There was a time when country music was all tearjerkers about depression caused by your wife leaving home, driving over the dog on the way out, and the dog’s three legged puppy being traumatised. Since people like Steve Earle created New and Alt country, a wider remit has washed through the genre until we expect politics to crop up as subject matter well before leggily-challenged puppies. The Millers – currently country aristocracy, as the guest list proves – may have turned back the tide a little with this disc, which sits in the dim glow of grief. Most is for Julie Miller’s brother, killed recently by a lightning bolt, but in “June” she tries to get inside the head of Johnny Cash as he mourns his wife’s death.
 
It has been some years since the Millers’ other joint release – a superb disc – although they have each regularly appeared on each other’s records.

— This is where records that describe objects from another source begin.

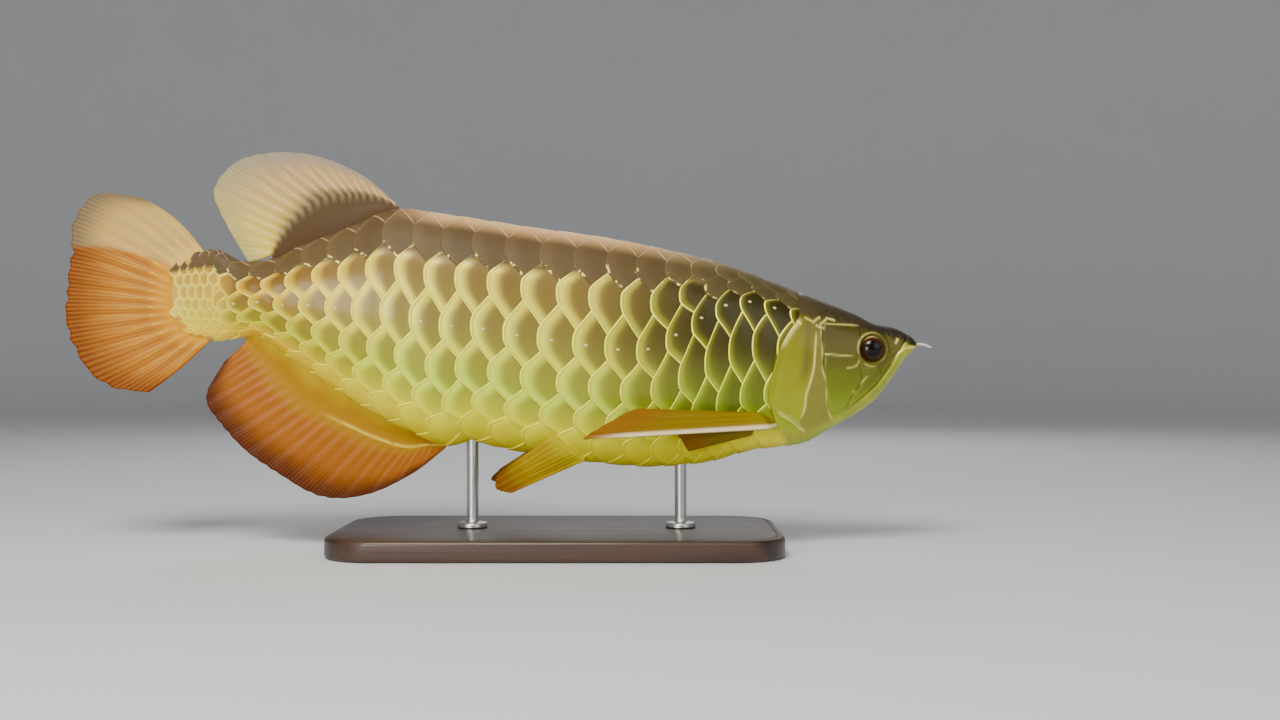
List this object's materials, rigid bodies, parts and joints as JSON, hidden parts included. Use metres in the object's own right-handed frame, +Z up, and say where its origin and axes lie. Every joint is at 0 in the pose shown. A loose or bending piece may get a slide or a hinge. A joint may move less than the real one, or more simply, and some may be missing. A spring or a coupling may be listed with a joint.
{
  "type": "asian arowana",
  "caption": "Life-size asian arowana as a still museum model, large scales and full fins, held on a plain stand with rods.",
  "frame": {"origin": "on the table under the middle of the model's bounding box, at the underside of the stand", "axes": "+X runs from the tail to the head, +Z is up, +Y is the fish's left side"},
  "size_m": [0.512, 0.14, 0.234],
  "materials": {
    "head_skin": "satin olive-gold bone plates with a metallic sheen, darker on top",
    "scales": "satin scales, olive-brown centres with bright gold rims, yellow-green on the belly",
    "dorsal_fin": "dark fleshy base, yellow-beige rays and pale margin",
    "orange_fin": "orange membrane with pale gold rays and a redder margin",
    "pectoral_fin": "amber membrane with a cream leading ray",
    "eye": "glossy dark brown iris and black pupil",
    "barbel": "pale grey-white",
    "stand_wood": "dark satin wood",
    "stand_steel": "brushed steel"
  },
  "bodies": {
    "root": {"head": "head_skin", "lower_jaw": "head_skin", "torso": "scales", "tail_stalk": "scales", "dorsal_fin": "dorsal_fin", "anal_fin": "orange_fin", "caudal_fin": "orange_fin", "pectoral_fin_left": "pectoral_fin", "pectoral_fin_right": "pectoral_fin", "pelvic_fin_left": "orange_fin", "pelvic_fin_right": "orange_fin", "eye_left": "eye", "eye_right": "eye", "barbel_left": "barbel", "barbel_right": "barbel", "stand_base": "stand_wood", "stand_rod_front": "stand_steel", "stand_rod_rear": "stand_steel"}
  },
  "joints": []
}
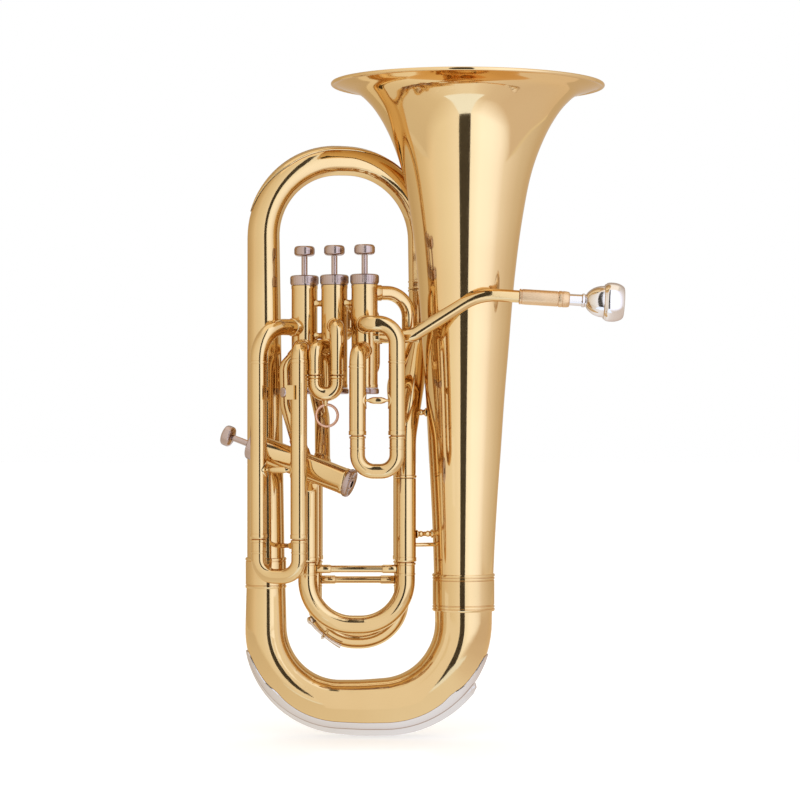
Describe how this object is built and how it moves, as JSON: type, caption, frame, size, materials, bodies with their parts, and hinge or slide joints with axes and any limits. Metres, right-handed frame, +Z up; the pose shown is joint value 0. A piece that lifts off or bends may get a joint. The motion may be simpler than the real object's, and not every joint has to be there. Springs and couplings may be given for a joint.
{
  "type": "euphonium",
  "caption": "Compensating brass euphonium: flared bell, conical bows, top-action and side piston valves, pull-out tuning slides, curved leadpipe and cup mouthpiece.",
  "frame": {"origin": "under the middle of the bounding box, at the level of the bow guard's lowest edge", "axes": "+Z up along the bell, +X towards the mouthpiece, -Y towards the player's valve side"},
  "size_m": [0.4196, 0.2888, 0.6906],
  "materials": {
    "lacquered_brass": "polished, clear gold lacquer",
    "silver_plate": "polished silver plate",
    "nickel_plate": "satin nickel plate",
    "spring_steel": "drawn wire"
  },
  "bodies": {
    "horn": {"bell": "lacquered_brass", "bell_ferrule": "lacquered_brass", "bottom_bow": "lacquered_brass", "bow_guard": "silver_plate", "left_branch": "lacquered_brass", "left_branch_ferrule": "lacquered_brass", "top_bow": "lacquered_brass", "top_bow_guard": "lacquered_brass", "inner_branch": "lacquered_brass", "leadpipe": "lacquered_brass", "mouthpiece_receiver": "lacquered_brass", "first_slide_outer_left": "lacquered_brass", "first_slide_outer_right": "lacquered_brass", "second_slide_outer_left": "lacquered_brass", "second_slide_outer_right": "lacquered_brass", "third_slide_outer_left": "lacquered_brass", "third_slide_outer_right": "lacquered_brass", "main_slide_outer_left": "lacquered_brass", "main_slide_outer_right": "lacquered_brass", "fourth_slide_outer_left": "lacquered_brass", "fourth_slide_outer_right": "lacquered_brass", "fourth_valve_inlet": "lacquered_brass", "fourth_valve_return": "lacquered_brass", "first_compensating_loop": "lacquered_brass", "second_compensating_loop": "lacquered_brass", "third_compensating_loop": "lacquered_brass", "bell_brace_upper": "lacquered_brass", "bell_brace_lower": "lacquered_brass", "valve_1_casing": "lacquered_brass", "valve_1_top_cap": "nickel_plate", "valve_1_bottom_cap": "nickel_plate", "valve_2_casing": "lacquered_brass", "valve_2_top_cap": "nickel_plate", "valve_2_bottom_cap": "nickel_plate", "valve_3_casing": "lacquered_brass", "valve_3_top_cap": "nickel_plate", "valve_3_bottom_cap": "nickel_plate", "valve_4_casing": "lacquered_brass", "valve_4_top_cap": "nickel_plate", "valve_4_bottom_cap": "nickel_plate", "valve_4_spring": "spring_steel"},
    "piston_1": {"valve_1_piston": "nickel_plate", "valve_1_button": "nickel_plate", "valve_1_spring": "spring_steel"},
    "piston_2": {"valve_2_piston": "nickel_plate", "valve_2_button": "nickel_plate", "valve_2_spring": "spring_steel"},
    "piston_3": {"valve_3_piston": "nickel_plate", "valve_3_button": "nickel_plate", "valve_3_spring": "spring_steel"},
    "piston_4": {"valve_4_piston": "nickel_plate", "valve_4_button": "nickel_plate"},
    "first_slide": {"first_slide": "lacquered_brass"},
    "second_slide": {"second_slide": "lacquered_brass"},
    "third_slide": {"third_slide": "lacquered_brass"},
    "main_tuning_slide": {"main_tuning_slide": "lacquered_brass"},
    "fourth_slide": {"fourth_slide": "lacquered_brass"},
    "water_key": {"water_key": "silver_plate"},
    "mouthpiece": {"mouthpiece": "silver_plate"}
  },
  "joints": [
    {"name": "valve_1_press", "type": "slide", "parent": "horn", "child": "piston_1", "axis": [0, 0, -1], "range_m": [0, 0.017], "stiffness_N_per_m": 100, "springref_m": -0.025, "deforming": ["valve_1_spring"]},
    {"name": "valve_2_press", "type": "slide", "parent": "horn", "child": "piston_2", "axis": [0, 0, -1], "range_m": [0, 0.017], "stiffness_N_per_m": 100, "springref_m": -0.025, "deforming": ["valve_2_spring"]},
    {"name": "valve_3_press", "type": "slide", "parent": "horn", "child": "piston_3", "axis": [0, 0, -1], "range_m": [0, 0.017], "stiffness_N_per_m": 100, "springref_m": -0.025, "deforming": ["valve_3_spring"]},
    {"name": "valve_4_press", "type": "slide", "parent": "horn", "child": "piston_4", "axis": [0.907, -0.243, -0.344], "range_m": [0, 0.017], "stiffness_N_per_m": 100, "springref_m": -0.025},
    {"name": "first_slide_pull", "type": "slide", "parent": "horn", "child": "first_slide", "axis": [0, 0, -1], "range_m": [0, 0.08]},
    {"name": "second_slide_pull", "type": "slide", "parent": "horn", "child": "second_slide", "axis": [0, 0, -1], "range_m": [0, 0.012]},
    {"name": "third_slide_pull", "type": "slide", "parent": "horn", "child": "third_slide", "axis": [0, 0, -1], "range_m": [0, 0.055]},
    {"name": "main_tuning_slide_pull", "type": "slide", "parent": "horn", "child": "main_tuning_slide", "axis": [0, 0, -1], "range_m": [0, 0.04]},
    {"name": "fourth_slide_pull", "type": "slide", "parent": "horn", "child": "fourth_slide", "axis": [0, 0, -1], "range_m": [0, 0.025]},
    {"name": "water_key_open", "type": "hinge", "parent": "fourth_slide", "child": "water_key", "pos_m": [-0.10179, 0.0108, 0.10565], "axis": [0.4297, -0.6623, 0.6138], "range_deg": [0, 8], "stiffness_Nm_per_rad": 0.05, "springref_deg": -17.19},
    {"name": "mouthpiece_pull", "type": "slide", "parent": "horn", "child": "mouthpiece", "axis": [0.9981, 0, -0.061], "range_m": [0, 0.025]}
  ]
}
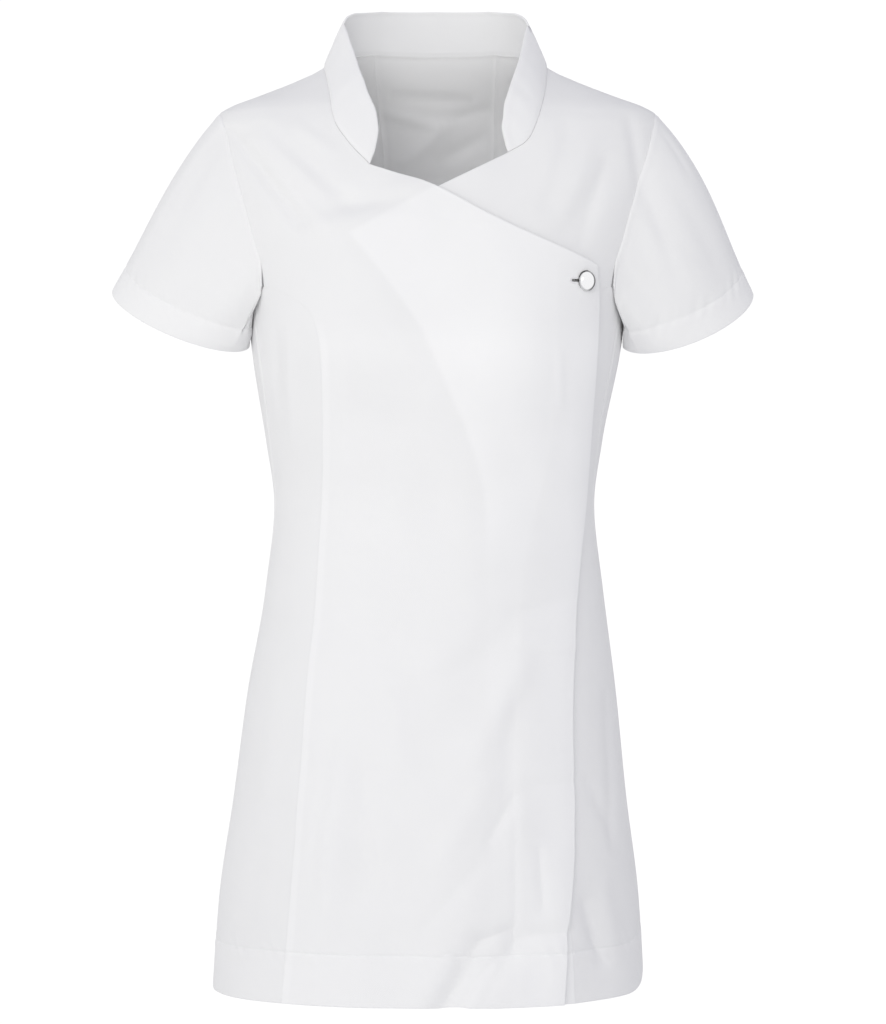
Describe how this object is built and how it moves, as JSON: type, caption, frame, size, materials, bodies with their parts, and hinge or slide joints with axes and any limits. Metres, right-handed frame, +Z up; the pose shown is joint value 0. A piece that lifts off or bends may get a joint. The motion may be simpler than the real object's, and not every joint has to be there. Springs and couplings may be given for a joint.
{
  "type": "work tunic",
  "caption": "Short-sleeved wrap-front work tunic with a stand collar and a metal dome button, in its hollow worn form.",
  "frame": {"origin": "between the wearer's shoulders, where the tunic hangs from them, on the tunic's centre line", "axes": "+Z up, -Y out of the front, +X towards the wearer's left"},
  "size_m": [0.5651, 0.2915, 0.8668],
  "materials": {
    "cloth": "matt white woven polyester and cotton",
    "button": "polished metal"
  },
  "bodies": {
    "root": {"front_right_wrap": "cloth", "wrap_facing": "cloth", "front_left_under": "cloth", "front_right_side": "cloth", "front_left_side": "cloth", "back_centre": "cloth", "back_right_side": "cloth", "back_left_side": "cloth", "sleeve_right": "cloth", "sleeve_left": "cloth", "collar": "cloth", "button": "button"}
  },
  "joints": []
}
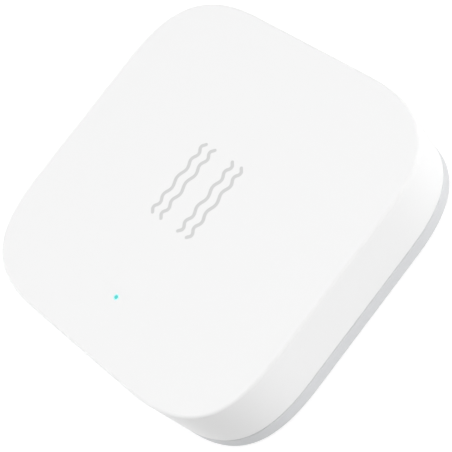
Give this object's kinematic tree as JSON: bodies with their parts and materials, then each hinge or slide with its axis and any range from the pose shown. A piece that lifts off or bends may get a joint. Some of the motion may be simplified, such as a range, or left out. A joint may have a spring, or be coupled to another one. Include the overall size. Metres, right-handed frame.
{
  "type": "vibration sensor tag",
  "caption": "Flat rounded-square wireless vibration sensor tag: white press-fit cover, grey base, coin-slot battery door, side reset button and a foam pad to stick it on by.",
  "frame": {"origin": "under the middle of the tag, on the underside of the foam pad it rests on", "axes": "+Z out of the face, -Y towards the status light, +Y towards the side with the reset button"},
  "size_m": [0.044, 0.044, 0.0113],
  "materials": {
    "cover_plastic": "moulded white ABS, fine satin",
    "base_plastic": "moulded light-grey ABS, fine satin",
    "foam_tape": "soft foam tape",
    "light_pipe_plastic": "clear acrylic, lit cyan",
    "black_plastic": "moulded black nylon",
    "spring_steel": "stamped stainless steel",
    "board_laminate": "glass-epoxy laminate under green solder mask",
    "cell_steel": "nickel-plated steel",
    "seal_plastic": "moulded polypropylene",
    "pressed_powder": "pressed manganese dioxide powder",
    "separator_felt": "non-woven polypropylene",
    "lithium": "rolled lithium foil",
    "contact_metal": "nickel-plated phosphor bronze",
    "chip_epoxy": "black moulding epoxy",
    "chip_ceramic": "fired ceramic",
    "led_plastic": "white chip LED body",
    "tantalum_epoxy": "yellow moulding epoxy",
    "ferrite": "dark fired ceramic"
  },
  "bodies": {
    "case": {"top_cover": "cover_plastic", "base_shell": "base_plastic", "adhesive_pad": "foam_tape", "light_pipe": "light_pipe_plastic", "switch_base": "black_plastic", "switch_dome": "spring_steel", "switch_frame": "spring_steel", "circuit_board": "board_laminate", "cell_can": "cell_steel", "cell_gasket": "seal_plastic", "cell_cap": "cell_steel", "cathode_pellet": "pressed_powder", "cell_separator": "separator_felt", "lithium_disc": "lithium", "battery_holder": "black_plastic", "positive_contacts": "contact_metal", "negative_contact": "contact_metal", "radio_chip": "chip_epoxy", "memory_chip": "chip_epoxy", "accelerometer": "chip_epoxy", "main_crystal": "spring_steel", "clock_crystal": "spring_steel", "chip_antenna": "chip_ceramic", "status_led": "led_plastic", "bulk_capacitor": "tantalum_epoxy", "inductor": "ferrite", "capacitors": "chip_ceramic", "resistors": "ferrite"},
    "button": {"reset_button": "cover_plastic"},
    "plunger": {"switch_plunger": "black_plastic"},
    "door": {"battery_door": "base_plastic"}
  },
  "joints": [
    {"name": "button_press", "type": "slide", "parent": "case", "child": "button", "axis": [0, -1, 0], "range_m": [0, 0.0003], "stiffness_N_per_m": 5000},
    {"name": "plunger_press", "type": "slide", "parent": "case", "child": "plunger", "axis": [0, -1, 0], "range_m": [0, 0.0003]},
    {"name": "door_turn", "type": "hinge", "parent": "case", "child": "door", "pos_m": [0, 0, 0.0009], "axis": [0, 0, -1], "range_deg": [0, 40]}
  ],
  "couplings": [
    {"joint": "plunger_press", "follows": "button_press", "ratio": 1}
  ]
}
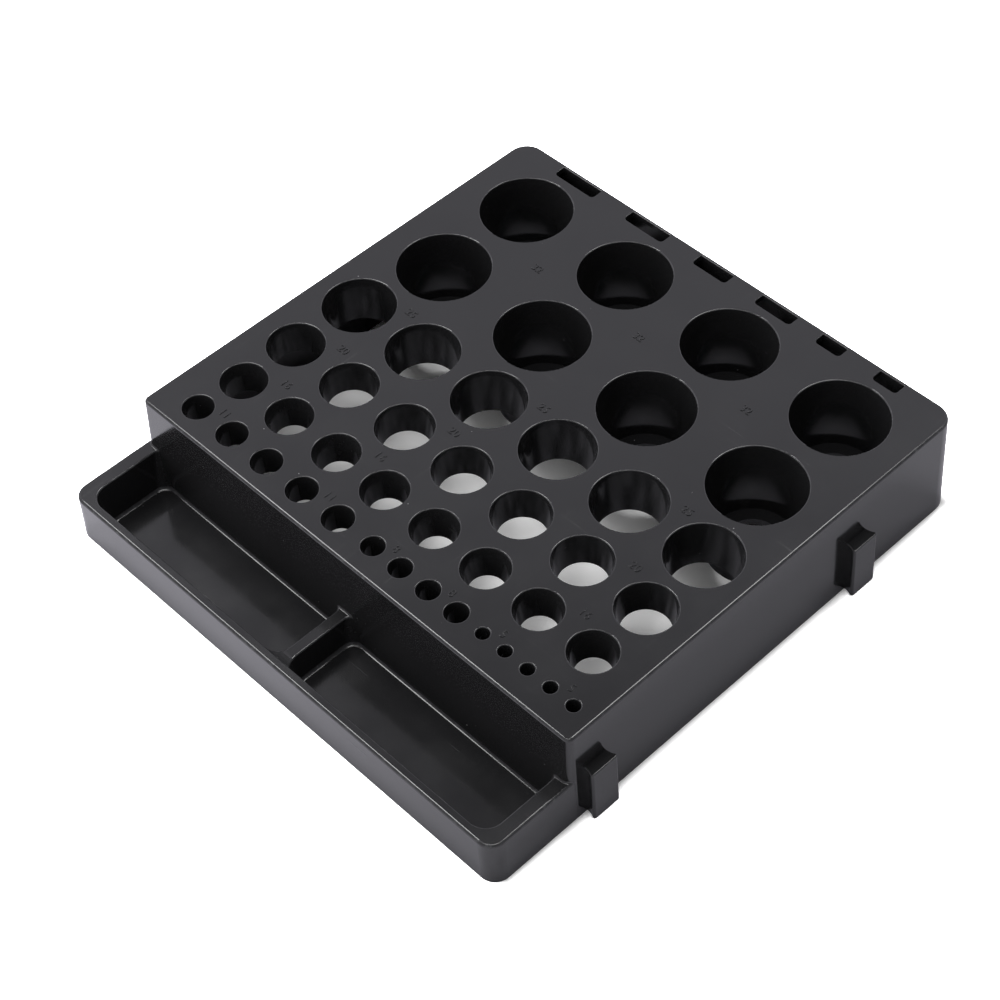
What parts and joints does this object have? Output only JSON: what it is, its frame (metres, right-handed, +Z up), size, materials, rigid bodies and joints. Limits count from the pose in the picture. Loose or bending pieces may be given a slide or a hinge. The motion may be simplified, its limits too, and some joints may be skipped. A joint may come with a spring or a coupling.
{
  "type": "collet storage box",
  "caption": "Black moulded rack with rows of tapered cups for collets, slots along the back, a divided tray along the front and flared lugs for joining boxes.",
  "frame": {"origin": "middle of the footprint, lugs included, on the surface the box stands on", "axes": "+Z up, +X towards the wall with the lugs, +Y from the tray to the slots"},
  "size_m": [0.2054, 0.2142, 0.0392],
  "materials": {
    "black_plastic": "glossy as moulded"
  },
  "bodies": {
    "root": {"deck_strip_slots": "black_plastic", "deck_strip_34_rear": "black_plastic", "deck_strip_34_front": "black_plastic", "deck_strip_26": "black_plastic", "deck_strip_21": "black_plastic", "deck_strip_17": "black_plastic", "deck_strip_small": "black_plastic", "cups_34_rear": "black_plastic", "cups_34_front": "black_plastic", "cups_26": "black_plastic", "cups_21": "black_plastic", "cups_17": "black_plastic", "cups_11": "black_plastic", "cups_8": "black_plastic", "cups_5": "black_plastic", "wall_rear": "black_plastic", "wall_left": "black_plastic", "wall_right": "black_plastic", "wall_front": "black_plastic", "tray_wall_front": "black_plastic", "tray_wall_left": "black_plastic", "tray_wall_right": "black_plastic", "tray_floor_left": "black_plastic", "tray_floor_right": "black_plastic", "tray_divider": "black_plastic", "lug_front": "black_plastic", "lug_rear": "black_plastic", "socket_front": "black_plastic", "socket_rear": "black_plastic"}
  },
  "joints": []
}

Buddy has since given us his fine United House of Prayer collection, but has had little time to do much recording since, due to being a mainstay of Emmylou Harris’s band; joining the live band for Robert Plant and Alison Krauss’s Raising Sand tour; and producing albums like Solomon Burke’s Grammy-nominated Nashville. 
 
There are a couple of surprises here. One is that among the special guests – Patty Griffin, Ann and Regina McCrary and the predictable, but welcome, appearance from Emmylou Harris – Robert Plant turns up for a duet with Buddy Miller. With hindsight it is no shock. Miller is a musicians’ musician with a loose roots-with-attitude vibe. As well as the band connection, he is a far more likely collaborator than Alison Krauss was on Raising Sand. The duo’s voices gel well on the blues-tinged “What You Gonna Do, Leroy;” Singing country brings out the smoother side of Plant’s vocal, and Miller throws in some great yelps. 
 
The other surprise is that the Millers do jazz! “A Long, Long Time” brings out a previously hidden Over The Rhine side to the couple, with piano, sparse bass, brushed drums and a languid feature trumpet. It’s good enough to suggest that they could do a whole jazz disc and make it work. Julie Miller’s vocals come across as stronger here, with more sustained notes, than they do on her regular singing.
 
The mood of this disc goes up and down, with more emphasis on the down. Julie Miller eloquently wrote nine of the twelve songs. Exercising her sorrow, three of them have the word “Goodbye” in the lyrics, while four others deal with people leaving. I was struck by just how polished her writing as become, with lines like “Smoke from a cigarette coming underneath my door / Just like your memory sneaking up on me some more” evoking a powerful sense of being haunted by grief.
 
Through the pain, she shows how she’s anchored by faith. One of the most felt lines in the title track sounds like a lament for our directionless, consumerist society: “We don’t know all the trouble we’re in / We don’t know how to get home again.” We are already feeling the need when the song continues, “Jesus come and save us from our sin”.
 
It’s worth mentioning the opening cut, Ellis County, where the Millers bask in unashamed rose-tinted nostalgia. It’s hard to know whether they have their tongues-in-cheek while looking back to the days when helping to pick the cotton gave them swollen fingers, or whether they are making us think about what is worth more – tangible goods or the simple things in life that we all can share. There is deep truth hidden in lines like, “When there was nothing left to throw out, there was a light that wouldn’t go out”. Loose handclaps and simple fiddle back up the words. However the song is meant, it is a simple anthem that sounds like it could be in their set list for some years.
 
The different vocalists and moods can sometimes jar as they sit uncomfortably side-by-side, but there is a deep richness of thought and experience bubbling through these songs – which are, of course, impeccably played. The Millers are already highly regarded, and this collection will only enhance their reputation.